Adoption agencies do not operate on credit. Unlike Popeye’s Wimpy who will gladly let you pay Tuesday for a hamburger today, adoption agencies want their money before you get the baby. Dave’s brother, who had the funds available, wanted to wire the money but the amount was too large to do via Western Union. He was willing to drive all night to meet Dave halfway between here and Virginia Beach to hand off the cash; we would pay him back when the money from the 401K came through. That strategy was proving impractical given our time constraints.
Dave hung up the phone and joined us. He said, “Henry”. And I said, “Only if we can call him Hank”. This is how it went with Sam’s name. He wanted something traditional and I wanted a nickname, but both of us had to agree on both names. It took 5 months to agree on Samuel/Sam. Now we had no time and the additional complication of fitting whatever name we liked around the name Zion.
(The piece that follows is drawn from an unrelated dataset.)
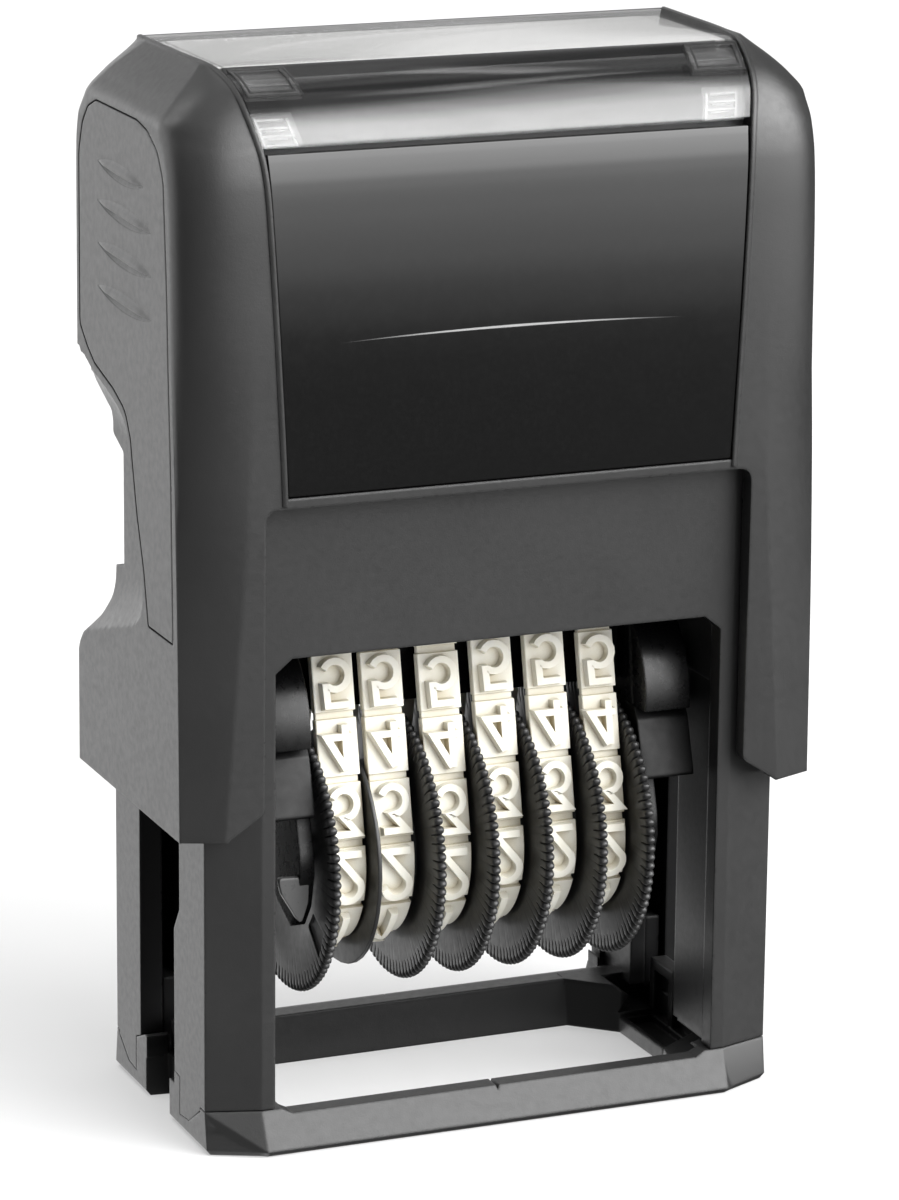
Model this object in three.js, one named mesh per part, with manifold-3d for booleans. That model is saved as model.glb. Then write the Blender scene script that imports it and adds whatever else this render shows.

Because I am a history nut on Western Expansion, the name was intriguing. I suggested, “Utah” for Zion National Park. Dave rolled his eyes. He searched online to find out what Zion meant, “The World to Come”, so fitting. We decided to go with the Western theme and Dave came up with a real cowboy name, Caleb Zion. We’d call him Cal for short. Caeley loved it, “That’s what they call me at school.”